> [WHAT NEEDS TO BE DONE]: Print the lines beginning with the one that contains "obj.matrix_world = world" and ending with the one that contains "FAR = 200.0", exactly, both included, and no other lines.

> [SUPPLIED DATA]:
# # # #

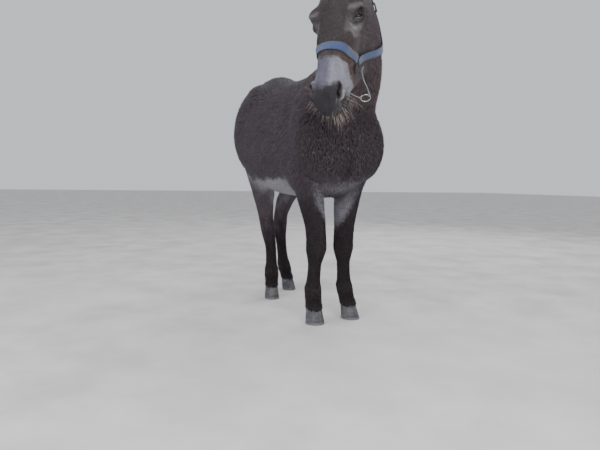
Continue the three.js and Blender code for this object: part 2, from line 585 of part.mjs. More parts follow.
// An ear is a shell with a crescent section, open to the front and side, that tapers to a point.
const earAt = smoothTable(EAR_SHELL);
function addEars() {
  for (const [name, s] of Object.entries(SIDES)) {
    const along = unit(add(add(head.u.map((x) => x * -0.95), head.v, s * 0.17), head.w, 0.12));
    const facing = unit(cross(cross(along, add(head.w, head.v, s * 0.75)), along));
    const across = cross(along, facing);
    const base = fromHead(EAR.base[0], s * EAR.base[1], EAR.base[2]);
    const rings = [];
    for (let i = 0; i <= 10; i++) {
      const t = i / 10;
      const { values: [radius, angle] } = earAt(t);
      const bow = 14 * Math.sin(Math.PI * t);
      const centre = add(add(base, along, EAR.length * t), facing, -bow);
      const wall = Math.min(EAR.wall, radius * 0.45);
      const arc = (r, from, to, steps) => Array.from({ length: steps + 1 }, (_, k) => {
        const a = radians(from + ((to - from) * k) / steps);
        return add(add(centre, across, r * Math.sin(a)), facing, -r * Math.cos(a));
      });
      rings.push([...arc(radius, -angle, angle, 7), ...arc(radius - wall, angle - 4, 4 - angle, 5)]);
    }
    const away = ["head", "neck", "mane"];
    addNode(`ear_${name}`, main(clearOf(ringSolid(rings), away, head.u.map((x) => x * -GAP))), "coat");
  }
}

function tailSolid(grow) {
  const rings = [];
  for (let i = 0; i <= 15; i++) {
    const t = i / 15;
    const along = unit(direction(TAIL_CURVE, t));
    const across = [1, 0, 0];
    const up = cross(across, along);
    const radius = tailAt(t).values[0] + grow;
    rings.push(Array.from({ length: 8 }, (_, k) => {
      const a = (2 * Math.PI * k) / 8;
      return add(add(bezier(TAIL_CURVE, t), across, radius * Math.cos(a)), up, radius * Math.sin(a));
    }));
  }
  return ringSolid(rings);
}
function addTail() {
  const tuftLine = side([0, 0, -1], [0, 0, 690]);
  const outside = side([0, 1, 0.2], [0, 470, 1040]);
  const whole = cut(tailSolid(0), [outside]).subtract(rumpBehindTail());
  addNode("tail_dock", main(cut(whole, [other(tuftLine)])), "coat");
  addNode("tail_tuft", main(cut(whole, [tuftLine])), "dark");
}
// The rump and thighs grown by a hair's breadth, so that the tail hangs clear of them.
const rumpBehindTail = () =>
  netMesh((p) => fleshField(p) - TAIL_CLEAR, [-120, 330, 640], [120, 620, 1215], TAIL_CELL);

function addLeg(name) {
  const s = name.endsWith("left") ? 1 : -1;
  const fore = name.startsWith("fore");
  const [y0, y1] = fore ? [-460, -150] : s > 0 ? [120, 600] : [30, 600];
  const [x0, x1] = s > 0 ? [-16, 262] : [-262, 16];
  const region = legRegion(name);
  const upperLine = side([0, 0, 1], [0, 0, fore ? 385 : 490]);
  const cannonLine = side([0, 0, 1], [0, 0, fore ? 138 : 300]);
  const pasternLine = side([0, 0, 1], [0, 0, 138]);
  const coronet = side([0, 0, 1], [0, 0, CORONET]);
  const whole = cut(fleshIn([x0, y0, 20], [x1, y1, fore ? 860 : 1020], LEG_CELL), region);
  const part = (planes) => main(cut(whole, planes));
  addNode(`${name}_${fore ? "arm" : "thigh"}`, part([upperLine]), "coat");
  if (!fore) addNode(`${name}_gaskin`, part([other(upperLine), cannonLine]), "coat");
  addNode(`${name}_cannon`, part([other(fore ? upperLine : cannonLine), pasternLine]), "coat");
  addNode(`${name}_pastern`, part([other(pasternLine), coronet]), "coat");
  addHoof(name, fore ? "front" : "hind");
}

// A hoof: level rings that narrow from the flat sole to the crown, sloping more at the toe than the heel.
function addHoof(name, place) {
  const [, x, y] = LEGS[name].axis[0];
  const { width, length } = HOOF[place];
  const rings = [0, 0.3, 0.7, 1].map((h) => {
    const front = y - length * 0.5 + length * 0.34 * h;
    const back = y + length * 0.5 - length * 0.02 * h;
    const half = (width / 2) * (1 - (1 - HOOF.crown) * h);
    const lean = legTables[name].axis(20 + (CORONET - 20) * h).values[0] - x;
    return Array.from({ length: 16 }, (_, k) => {
      const a = (2 * Math.PI * (k + 0.5)) / 16;
      const heel = Math.sin(a) > 0 ? HOOF.heel : 1;
      return [x + lean + half * Math.cos(a) * heel, (front + back) / 2 + ((back - front) / 2) * Math.sin(a),
        (CORONET - GAP) * h];
    });
  });
  const digit = name.replace(/^(fore|hind)leg/, "hoof_" + place);
  addNode(digit, ringSolid(rings), "horn");
}

// ---------------------------------------------------------------- headcollar
// What straps lie on: the coat and a little air.
const bedField = (p) => fleshField(p) - STRAP.clear;
const coatNormal = (p) => unit(gradient(bedField, p, 4));
// A smooth closed or open run of points through a few given in the head's frame, laid on the coat.
function laid(points, count, lift) {
  const curve = new THREE.CatmullRomCurve3(points.map((q) => new THREE.Vector3(...fromHead(...q))));
  return Array.from({ length: count + 1 }, (_, i) => {
    const p = settle(bedField, curve.getPointAt(i / count).toArray(), 30, 6);
    return add(p, coatNormal(p), lift);
  });
}
// Webbing along a run of points: five points across, each laid on the coat, and a flat outer face.
function strap(points, count) {
  const centre = laid(points, count, 0);
  const across = [-1, 0, 1];
  const rings = centre.map((c, i) => {
    const along = unit(sub(centre[Math.min(i + 1, count)], centre[Math.max(i - 1, 0)]));
    const out = coatNormal(c);
    const wide = unit(cross(along, out));
    const foot = across.map((k) => {
      const p = add(c, wide, (k * STRAP.width) / 2);
      return settle(bedField, p, 12, 4);
    });
    return [...foot, ...foot.map((p) => add(p, out, STRAP.thickness)).reverse()];
  });
  return ringSolid(rings);
}
function tubeSolid(path, radius, sides) {
  const rings = path.map((c, i) => {
    const along = unit(sub(path[Math.min(i + 1, path.length - 1)], path[Math.max(i - 1, 0)]));
    const a = unit(cross(along, Math.abs(along[0]) < 0.8 ? [1, 0, 0] : [0, 1, 0]));
    const b = cross(along, a);
    return Array.from({ length: sides }, (_, k) => {
      const angle = (2 * Math.PI * k) / sides;
      return add(add(c, a, radius * Math.cos(angle)), b, radius * Math.sin(angle));
    });
  });
  return ringSolid(rings);
}
function ringLoop(centre, normal, radius, wire) {
  const torus = fromGeometry(new THREE.TorusGeometry(radius, wire, 5, 12));
  const turn = new THREE.Quaternion().setFromUnitVectors(new THREE.Vector3(0, 0, 1), new THREE.Vector3(...normal));
  const m = new THREE.Matrix4().compose(new THREE.Vector3(...centre), turn, new THREE.Vector3(1, 1, 1));
  return torus.transform(m.elements);
}
// A square loop of wire whose bars lie along and across a direction, facing out.
function squareLoop(centre, out, direction, radius, wire) {
  const along = unit(sub(direction, out.map((x) => x * dot(direction, out))));
  const across = cross(out, along);
  const [x, y] = [unit(add(along, across)), unit(sub(across, along))];
  const m = new THREE.Matrix4().makeBasis(...[x, y, out].map((a) => new THREE.Vector3(...a)));
  m.setPosition(...centre);
  return fromGeometry(new THREE.TorusGeometry(radius, wire, 5, 4)).transform(m.elements);
}

// Where the webbing and cords lie, for the left side, in the head's frame
const RING = { at: [300, 66, -117], radius: 12, wire: 2.5 };
const NOSEBAND = [[303, 66, -98], [302, 64, -66], [298, 52, -22], [296, 27, -4], [295, 0, -2]];
const CHEEK_STRAP = [[292, 66, -134], [252, 72, -164], [212, 70, -198], [172, 60, -228],
  [130, 56, -222], [94, 58, -196], [62, 62, -166]];
const POLL_STRAP = [[48, 66, -156], [16, 64, -134], [-14, 50, -112], [-34, 24, -96], [-38, 0, -92]];
const JAW_RING = { at: [352, 22, -266], radius: 18, wire: 2.3, faces: [0.22, 0.5, 0.83] };
// Square wire frame where the cheek strap meets the one over the poll, at the middle of its side
const BUCKLE = { at: [55, 64, -161], along: [14, -4, -10], radius: 22, wire: 2.2 };
// Each cord hangs free from the side ring to its own side of the jaw ring.
const JAW_CORDS = {
  left: [[308, 72, -135], [317, 63, -144], [328, 52, -184], [336, 47, -225], [344.4, 41, -259]],
  right: [[308, -72, -135], [322, -66, -158], [338, -46, -200], [348, -20, -232], [355, 2, -252]],
};

function addHeadcollar() {
  const flip = ([u, v, w]) => [u, -v, w];
  const whole = (half) => [...half, ...half.slice(0, -1).reverse().map(flip)];
  addNode("halter_noseband", strap(whole(NOSEBAND), 18), "webbing");
  const crown = strap(whole(POLL_STRAP), 16);
  addNode("halter_poll_strap", main(clearOf(crown, ["neck", "mane", "ear_left", "ear_right"], head.w)), "webbing");
  for (const [name, s] of Object.entries(SIDES)) {
    const own = (points) => (s > 0 ? points : points.map(flip));
    const cheek = strap(own(CHEEK_STRAP), 14);
    const away = ["neck", "halter_poll_strap"];
    addNode(`halter_strap_${name}`, main(clearOf(cheek, away, head.v.map((x) => x * s))), "webbing");
    const p = settle(bedField, fromHead(...own([RING.at])[0]), 20, 6);
    const out = coatNormal(p);
    const lift = RING.wire + 1.5;
    addNode(`halter_ring_${name}`, ringLoop(add(p, out, lift), out, RING.radius, RING.wire), "edging");
    const q = settle(bedField, fromHead(...own([BUCKLE.at])[0]), 20, 6);
    const face = coatNormal(q);
    const top = add(q, face, STRAP.thickness + BUCKLE.wire + GAP);
    const direction = sub(fromHead(...own([BUCKLE.along])[0]), fromHead(0, 0, 0));
    const frame = squareLoop(top, face, direction, BUCKLE.radius, BUCKLE.wire);
    const under = ["neck", "halter_poll_strap", `halter_strap_${name}`];
    addNode(`halter_buckle_${name}`, main(clearOf(frame, under, head.v.map((x) => x * s * GAP))), "metal");
    const route = new THREE.CatmullRomCurve3(JAW_CORDS[name].map((q) => new THREE.Vector3(...fromHead(...q))));
    const cord = tubeSolid(route.getSpacedPoints(8).map((q) => q.toArray()), CORD_RADIUS, 6);
    addNode(`halter_cord_${name}`, cord, "cord");
  }
  addNode("halter_ring_jaw",
    ringLoop(fromHead(...JAW_RING.at), unit(JAW_RING.faces), JAW_RING.radius, JAW_RING.wire), "metal");
}

addTrunk();
addNeck();
addMane();
addHead();
addEyes();
addEars();
addTail();
for (const name of Object.keys(LEGS)) addLeg(name);
addHeadcollar();

// The row's origin is under the middle of the bounding box, on the floor.
const middle = new THREE.Box3().setFromObject(donkey).getCenter(new THREE.Vector3());
donkey.position.set(-middle.x, -middle.y, 0);

export default donkey;
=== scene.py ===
from functools import lru_cache

import bpy
import numpy as np
from mathutils import Matrix, Vector


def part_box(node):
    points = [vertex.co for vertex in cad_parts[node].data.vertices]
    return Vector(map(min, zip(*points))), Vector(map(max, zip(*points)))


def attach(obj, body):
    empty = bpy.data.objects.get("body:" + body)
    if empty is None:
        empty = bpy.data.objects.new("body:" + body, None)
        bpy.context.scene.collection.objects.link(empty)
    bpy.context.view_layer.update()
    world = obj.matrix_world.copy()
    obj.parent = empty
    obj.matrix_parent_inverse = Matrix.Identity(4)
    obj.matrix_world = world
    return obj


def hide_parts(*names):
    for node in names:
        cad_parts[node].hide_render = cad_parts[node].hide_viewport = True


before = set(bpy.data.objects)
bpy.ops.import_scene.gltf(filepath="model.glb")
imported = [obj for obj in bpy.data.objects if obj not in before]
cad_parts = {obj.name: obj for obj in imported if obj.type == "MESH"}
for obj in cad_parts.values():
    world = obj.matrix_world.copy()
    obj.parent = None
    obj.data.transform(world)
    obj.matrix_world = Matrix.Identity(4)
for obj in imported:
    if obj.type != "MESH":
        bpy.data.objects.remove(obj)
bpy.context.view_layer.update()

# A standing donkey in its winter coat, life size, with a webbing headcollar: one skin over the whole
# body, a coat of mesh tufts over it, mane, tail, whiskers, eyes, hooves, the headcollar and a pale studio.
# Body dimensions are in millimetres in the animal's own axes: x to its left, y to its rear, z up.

bl_info = {
    "name": "Donkey in winter coat",
    "version": (1, 0, 0),
    "blender": (4, 5, 0),
    "location": "3D View > Sidebar > Donkey",
    "description": "Builds a standing donkey with its coat, headcollar and a plain studio",
    "category": "Object",
}

MM = 0.001
FAR = 200.0  # a distance that no blend reaches

# ------------------------------------------------------------------------------ body dimensions
# Head frame: u down the nose from the poll, v to the animal's left, w out of the forehead
POLL = np.array([-164.0, -705.0, 1347.0])
HEAD_TURN, HEAD_DROP, HEAD_TILT = np.radians([55.4, 71.5, 3.7])
EYE = np.array([184.0, 75.0, -36.0])
EYE_RADIUS = 20.0
EAR_LENGTH = 255.0
EAR_BASE = (22.0, 56.0, -58.0)
CORONET = 72.0
STRIDE = 172.0  # how far the right hind foot stands ahead of the left one

# y, top z, bottom z, half width, z of the widest point, x of the middle, roundness of the back
TRUNK = [
    (-512, 820, 735, 30, 780, 14, 1.8), (-495, 870, 690, 92, 780, 14, 1.8),
    (-460, 945, 640, 132, 778, 14, 1.7), (-400, 1020, 592, 160, 778, 14, 1.6),
    (-330, 1092, 561, 178, 780, 14, 1.5), (-260, 1124, 552, 188, 780, 12, 1.48),
    (-190, 1113, 552, 197, 778, 10, 1.55), (-110, 1106, 553, 208, 773, 7, 1.7),
    (-30, 1104, 554, 218, 768, 4, 1.85), (70, 1112, 560, 226, 770, 0, 1.9),
    (160, 1143, 580, 225, 790, 0, 1.95), (255, 1172, 622, 215, 830, 0, 1.95),
    (345, 1152, 680, 206, 860, 0, 1.95), (430, 1098, 740, 182, 880, 0, 2),
    (490, 1035, 790, 136, 885, 0, 2), (525, 960, 845, 58, 895, 0, 2),
]
# Muscles and bony points of the left side: centre, radii, tilt about x in degrees
SHOULDER_BLADE = ((112, -358, 840), (64, 86, 178), 24)
SHOULDER_POINT = ((118, -425, 775), (68, 75, 120), 0)
TRICEPS = ((132, -280, 700), (58, 88, 105), 0)
BREAST = ((60, -456, 712), (66, 60, 88), 0)
HIP_POINT = ((138, 205, 1042), (60, 78, 62), 0)
FRONT_MUSCLES = (SHOULDER_BLADE, SHOULDER_POINT, TRICEPS, BREAST, HIP_POINT)
THIGH = ((126, 360, 880), (92, 132, 205), -14)
STIFLE = ((142, 232, 700), (62, 80, 105), -20)
BUTTOCK = ((82, 452, 850), (72, 74, 175), 8)
HAMSTRING = ((96, 398, 690), (56, 62, 125), -12)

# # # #

> [SOLUTION TO THIS EXERCISE]:
    obj.matrix_world = world
    return obj


def hide_parts(*names):
    for node in names:
        cad_parts[node].hide_render = cad_parts[node].hide_viewport = True


before = set(bpy.data.objects)
bpy.ops.import_scene.gltf(filepath="model.glb")
imported = [obj for obj in bpy.data.objects if obj not in before]
cad_parts = {obj.name: obj for obj in imported if obj.type == "MESH"}
for obj in cad_parts.values():
    world = obj.matrix_world.copy()
    obj.parent = None
    obj.data.transform(world)
    obj.matrix_world = Matrix.Identity(4)
for obj in imported:
    if obj.type != "MESH":
        bpy.data.objects.remove(obj)
bpy.context.view_layer.update()

# A standing donkey in its winter coat, life size, with a webbing headcollar: one skin over the whole
# body, a coat of mesh tufts over it, mane, tail, whiskers, eyes, hooves, the headcollar and a pale studio.
# Body dimensions are in millimetres in the animal's own axes: x to its left, y to its rear, z up.

bl_info = {
    "name": "Donkey in winter coat",
    "version": (1, 0, 0),
    "blender": (4, 5, 0),
    "location": "3D View > Sidebar > Donkey",
    "description": "Builds a standing donkey with its coat, headcollar and a plain studio",
    "category": "Object",
}

MM = 0.001
FAR = 200.0  # a distance that no blend reaches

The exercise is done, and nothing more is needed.